Ill-conceived goals or metrics – just because it’s easy to measure or track doesn’t mean it’s what you should base your success on it. While this seems simple with the multitude of data so easily available today getting the stakeholders to agree on the right data source, input and variables can be an exercise in aggravation. For those key institutional metrics which may end up on a balanced scorecard tied to incentives and bonuses getting this right is critical. For me the hardest challenge was to find results that would always be a win for the organization. Too often gains in one area of the institution come at the expense of another. Any measure where the denominator utilized is your number of members is only worthwhile if your membership is growing as well. At times what seems to be the right thing for the organizations net income can be a result of penalizing the individual members. To get the right goals in place that can drive and sustain an organizations success takes time and effort, along with a willingness to make hard choices and stick with them regardless of outside circumstances. The most important thing here is an understanding of why this goal is important, followed closely by a thorough understanding of what all goes into impacting the outcome.

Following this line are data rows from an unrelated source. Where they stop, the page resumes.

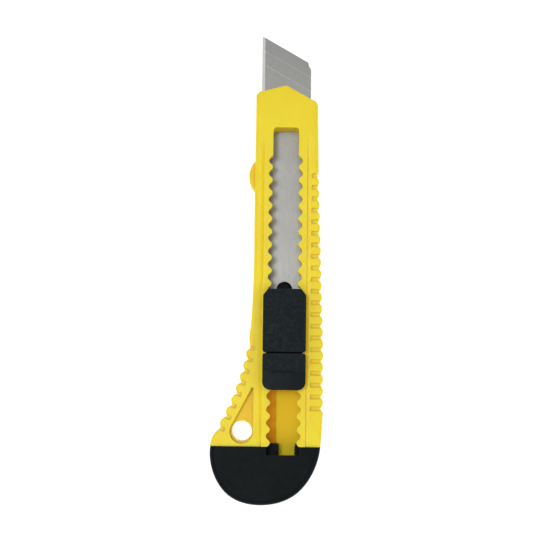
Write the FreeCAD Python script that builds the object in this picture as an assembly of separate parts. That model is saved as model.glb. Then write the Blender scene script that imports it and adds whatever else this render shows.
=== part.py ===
import FreeCAD, Part
import math
import os

# Snap-off utility knife lying flat, blade partly out. Millimetres.
# X runs across the knife, Y along it towards the blade tip, Z up through the thumb slider's side.
# The origin is on the blade's centre line, halfway along the closed body, on the flat back face.

# Body
BODY_TOP = 12.4          # height of the raised track that the slider runs on
SIDE_DROP = 0.5          # how far the flanks lie below the track
TRACK_HALF = 7.7         # half width of the raised track
TRACK_END = 56.0         # where the track's step has faded into the head
TRACK_FADE = 8.0
DISH_DEPTH = 0.2         # the flanks dip this much further at the foot of the track
DISH_WIDTH = 1.2
JUNCTION_Y = -54.5       # where the yellow body meets the black cap
PEAK_Y = 75.1
EDGE_ROUND = 0.8         # rounding of the top rim round the ribs and the nose
LEFT_ROUND = 1.7         # of the smooth left edge
HEAD_ROUND = 1.5         # of the right edge of the head
BUTT_ROUND = 1.4         # where the rim meets the cap
BACK_ROUND = 0.8

# Channel, from the floor up: a groove along the left, the blade slot, the carrier's room, the toothed plate
GROOVE_FLOOR = 1.4
GROOVE_X = -2.45         # right edge of the groove
FLOOR_Z = 2.6
RECESS_HALF = 6.7
SLOT_HALF = 9.25
SLOT_Z = (3.9, 4.7)
ROOM_TOP = 9.0
ROOM_END_Y = 57.0
CAP_ROOM_Y = -45.0       # the channel is wider below here, for the cap's two arms

# Window and its two racks of notches
WINDOW_TOP = 59.5
WINDOW_HALF = 4.6
WINDOW_CORNER = 1.3
TOOTH_HALF = 4.7         # half gap between opposite teeth
NOTCH_HALF = 6.05        # half gap between opposite notches
PITCH = 4.676
NOTCHES = 22
FIRST_NOTCH = 47.35
NOTCH_ROUND = 1.4
FLANK_LEAN = math.radians(50.0)
WINDOW_FOOT = 5.95       # half width where the window meets the cap

# Grip ribs
RIB_PITCH = 4.157
RIGHT_RIBS = 21
RIGHT_FIRST = 42.0
RIGHT_DEPTH = 0.75
LEFT_RIBS = 8
LEFT_FIRST = -19.9
LEFT_PITCH = 4.02
LEFT_BULGE = 1.0
VALLEY_FLAT = 0.4        # half width of the flat at the bottom of a valley
POCKET_DEPTH = 1.0       # shallow slot in the top face behind each valley
POCKET_HALF = 0.85
POCKET_CORNER = 0.45
POCKET_INNER_X = 9.3     # the right pockets all end in line
LEFT_POCKET = 1.9

# Lanyard corner
HOLE = (-14.6, -49.2)
HOLE_R = 3.6
RECESS_DEPTH = 3.0       # three-cornered recess round the hole
RECESS_CENTRE = (-14.75, -49.4)
RECESS_R = 4.15
RECESS_TOP = (-11.6, -34.6)

# Blade
BLADE_WIDTH = 18.0
BLADE_THICK = 0.5
BLADE_LENGTH = 107.0     # tip to the far corner of the tail
BLADE_TIP_Y = 95.4
TIP_NICK = ((1.05, 0.0), (0.78, 1.4), (0.0, 2.65))    # in from the blunt edge, and down
BLADE_Z = 4.05
SCORE_PITCH = 5.2
SCORE_DEPTH = 0.1
SCORE_WIDTH = 0.22
SLANT = math.tan(math.radians(30.0))
BEVEL_WIDTH = 1.05
PIN_Y = 1.55
PIN_R = 2.7
PIN_CLEAR = 0.15
PIN_TOP = 5.9
PIN_DOME = 0.8
HALF_EDGE = 0.02         # half thickness left at the cutting edge

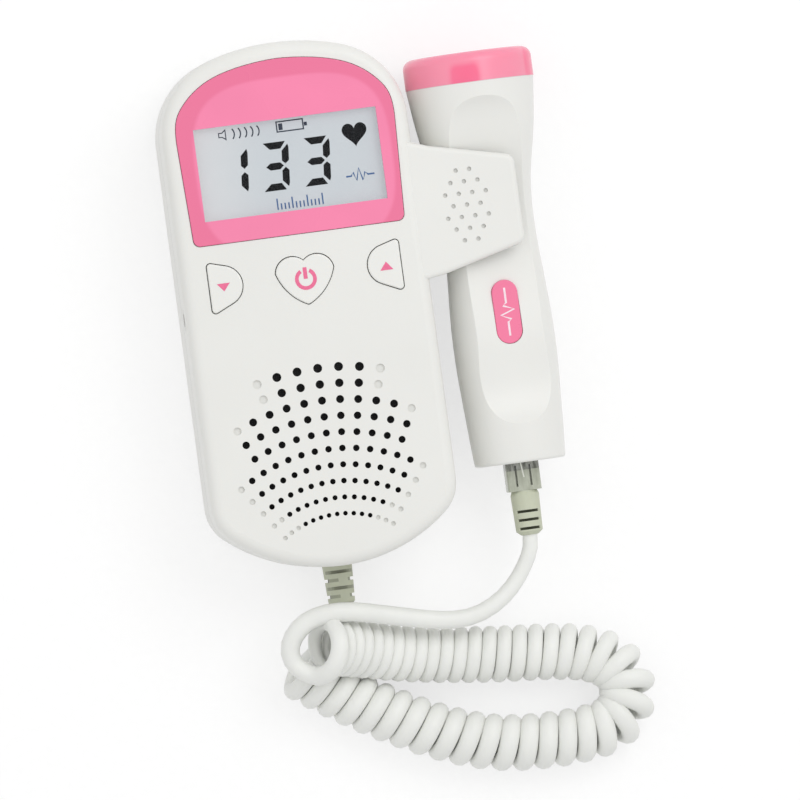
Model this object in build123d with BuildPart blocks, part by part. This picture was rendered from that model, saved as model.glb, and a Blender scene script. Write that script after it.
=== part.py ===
"""Hand-held fetal doppler: a main unit with a clip, and a probe on a curly cord.

The unit lies on its back. +Z leaves the display, +Y points to the display end and +X
to the probe. The origin is on the table, below the middle of the unit and the probe.
"""

import os
from math import cos, pi, radians, sin, sqrt, tan

from build123d import *

# ---- Driving sizes, millimetres ----

# Main unit
BODY_W = 63.4
BODY_L = 135.0
FOOT_H = 0.8
PARTING_Z = 17.0
FACE_Z = 33.0
CASE_WALL = 2.2
FACE_WALL = 2.4
TOP_ARC_R = 58.0
TOP_CORNER_R = 21.0
BOTTOM_ARC_R = 43.0
BOTTOM_CORNER_R = 11.0
FACE_EDGE_R = 3.0
BACK_EDGE_R = 5.0

# Display
BEZEL_TOP = 0.4679 * BODY_L
BEZEL_BOTTOM = 0.1337 * BODY_L
BEZEL_HALF_W = 0.4432 * BODY_W
BEZEL_FOOT_HALF_W = 0.4282 * BODY_W
BEZEL_WIDEST = 0.326 * BODY_L
BEZEL_T = 1.3
BEZEL_PROUD = 0.25
BEZEL_CORNER_R = 1.8
BEZEL_GAP = 0.15
WINDOW_W = 0.7445 * BODY_W
WINDOW_H = 0.1756 * BODY_L
WINDOW_Y = 0.2662 * BODY_L
LENS_LAP = 0.6
LENS_T = 1.2
LCD_T = 2.2
LCD_LAP = 2.2
BACKLIGHT_T = 2.4
HOLDER_WALL = 1.2

# Boards and switches
BOARD_W = BODY_W - 9.4
BOARD_LOW = -9.0
BOARD_T = 1.6
BOARD_Z = 20.6
BOARD_CORNER_R = 5.0
SWITCH_SIDE = 6.0
SWITCH_H = 3.5
PLUNGER_R = 1.7
PLUNGER_H = 0.7
BOARD_BOSS_R = 2.2
BOARD_SCREW_R = 1.0
BOARD_SCREW_HEAD_R = 2.0
BOARD_SCREW_HEAD_T = 1.1
BOARD_SCREW_GRIP = 5.5

# Buttons
BUTTON_PROUD = 0.6
BUTTON_GAP = 0.25
BUTTON_TRAVEL = 0.6
BUTTON_FLANGE = 0.9
BUTTON_FLANGE_T = 1.0
STEM_R = 1.8
HEART_W = 14.9
HEART_TOP = 12.3
HEART_NOTCH = 11.1
HEART_TIP = -0.1
HEART_WAIST = 3.9
HEART_TIP_R = 0.9
SIDE_BUTTON_OUT = 0.3904 * BODY_W
SIDE_BUTTON_H = 13.5
SIDE_BUTTON_Y = 6.9
SIDE_BUTTON_CORNER_R = 0.9
SIDE_BUTTON_NOSE = 18.0
SIDE_BUTTON_NOSE_RISE = 1.6
SIDE_BUTTON_NOSE_R = 5.1
SIDE_STEM_IN = 4.2
HEART_STEM_Y = 6.1
BUTTON_EDGE_R = 0.45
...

- Reluctance to seek professional help – I’m not referring to the medical community or even utilizing consultants to assist with the planning process (although I would be more than happy to provide this service). What I see here is that generally when credit unions decide to expand their service offerings their tendency is to either develop or utilize in-house “expertise”. They do the former by networking with other credit unions that have created similar offerings and are willing to share their experiences. They create the latter by inferring certain disciplines will transfer over into other areas. I’m sorry but consumer mortgage expertise doesn’t a commercial real estate lender make. Nor does having audit experience qualify one to run the risk management function. I know there are exceptions but I’ve been in on too many conversations where exactly this kind of “logic” has prevailed. I think that it bears repeating that something worth doing is worth taking the time and engaging the resources to do it right (the first time). The insight and practical experience gained from someone who has been there and knows the potential drawbacks can be invaluable. Perform the due diligence, spend the money – hire the proven experts and hold them accountable. You will be glad you did.
One last comment and then I’ll wrap it up. My biggest annoyance with those consultants who provide services to create strategic plans is just that – they only help create the plan. Their services typically end there. The board & management team are left to implement and execute. That’s why I started CU Succeed – to not only work collaboratively with institutions in creating a world-class vision, mission and business plan – but to leverage my understanding of the issues and real-life experience in assisting them achieve the desired results.